Look 40 from S/S 24 Collection

 

It’s an interesting and somewhat contradictory line to toe; Michele intentionally overstepped it, and Gucci is never going to be quietly luxurious. Its bread and butter is not to cater to “stealth wealth.” De Sarno is finding his footing somewhere in the middle. One example: A men’s knit navy-blue sweater, understated on the exterior, and yet embellished with a wide boat collar that spills open to reveal hundreds of diamond-white crystals on the “inside.” It’s at once very regular and yet very irregular.

“I want to make things to use and wear, and not just things for shows or red carpets or editorials,” De Sarno told the New York Times in a profile in January.

It is an admirable if formidable challenge. Much noise has been made about fashion’s dissolution of creativity, with many collections having to weigh dollars over design. It seems that De Sarno is working on that, and in his freshman and sophomore outings, there are plenty of things that are wearable but also just a little bit unusual, which results in a nice friction and a desirable alchemy. Both qualities make the viewer think okay, this is something unique. Something I can only get here, with a perspective behind it. Other examples include leather gloves styled to be worn in the same color as leather satchel bags; tall platform Horsebit loafers; and tailoring with pre-sculpted creases on the sleeves and at the waist.

 

Gucci platform loafers in dark brown leather

Horesbit platform loafers

Gucci Jackie small shoulder bag in deep red leather

Jackie small shoulder bag

 

However, world-building generally takes time. This is another big talking point in fashion: Critics and watchdogs keep saying that the above-mentioned corporations need to give designers more time, more space, and more of a long leash to develop their oeuvres. To carve out their visions. It doesn’t happen in one or two collections. It might not even happen in ten collections. Without a doubt, De Sarno will be able to do so if given the space needed to achieve it. You can see it taking shape already, and his fashion accolades run deep; he, by all accounts, is a true designer’s designer.

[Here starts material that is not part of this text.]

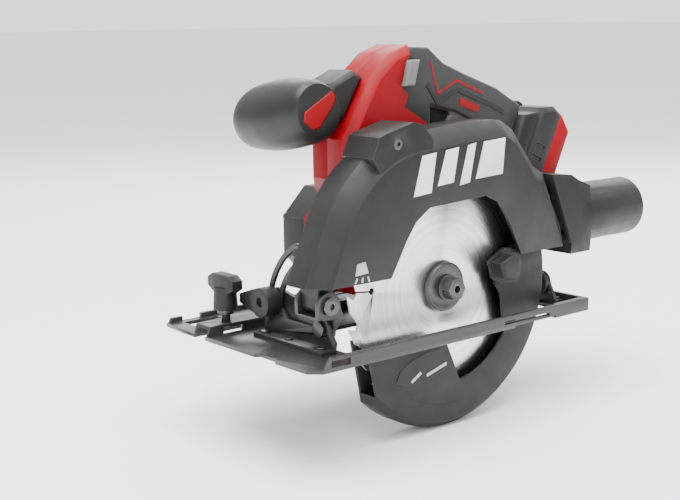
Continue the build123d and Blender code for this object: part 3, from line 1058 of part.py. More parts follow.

The Campania, Italy–born creative started his career at Prada, moved to Dolce & Gabbana, and most recently (and for the past decade-plus) has worked for Valentino. There, he rose as high as fashion director, overseeing both women’s and men’s ready-to-wear collections. Valentino has enjoyed enormous success over the last 10 years–and when you think about it, the brand is super-wearable yet distinct. In turn, De Sarno has been tasked with reviving Gucci’s allure. Again, it circles back to: How can you actually be creative while maintaining enough relatability to generate big money?

De Sarno, with his lifelong resumé in Italian luxury fashion, appears to be someone who can do both.

 

Gucci Luce small shoulder bag with GG canvas logos in beige and ebony

Luce small shoulder bag

Gucci Signoria slingback pump in black patent leather

Signoria slingback pumps

 

De Sarno has enjoyed some celebrity attention, too, with his new designs. At the Golden Globe Awards in January, Taylor Swift wore a Gucci skinny-strapped floor-length column dress, embroidered with thousands of lime-green sequins. It wasn’t subtle, but the cut of the dress itself wasn’t overly complicated. And it was given a dash of sexiness with cutouts that extended briefly below the arms. Skin seems to be important to De Sarno, but rendered in a way that isn’t too on-the-nose. At the same show, Ryan Gosling wore a Gucci “pajama” suit–clean, simple, a little odd, a little suggestive. See the pattern?

There’s one more talking point that’s been percolating in the conversation, and which De Sarno seems to be considering: Longevity in clothes. In wardrobe permanence as opposed to ephemeral, Insta-ready one-offs. Michele, as imaginative as he was, created showstoppers–pieces that wowed but didn’t necessarily weather the test of time. To do so, collectively, the impression needs to be more versatile and perhaps less date-stamped. This doesn’t mean a design has to be plain. But it does require a certain dynamism; what can a designer imbue in their work in order to make something wearable over and over again?

 

Gucci GG Marmont thin belt in black leather

GG Marmont thin belt

Gucci gold marina chain bracelet

Marina chain bracelet

 

In De Sarno’s case, great floor-sweeping trench coats, fuss-free cardigans, and cylindrical duffle bags embossed with Gucci’s unmistakable typeface are his current winners. They feel timeless. They feel like you’ll be able to put them on again in thirty years and that they’ll give off the same chic assuredness. And they feel special, De Sarno’s confidence, sensuality, and intellect imbued in the threads and across the proportions. If he continues to tap into this sweet spot–and takes his time–Gucci has another hit on their hands.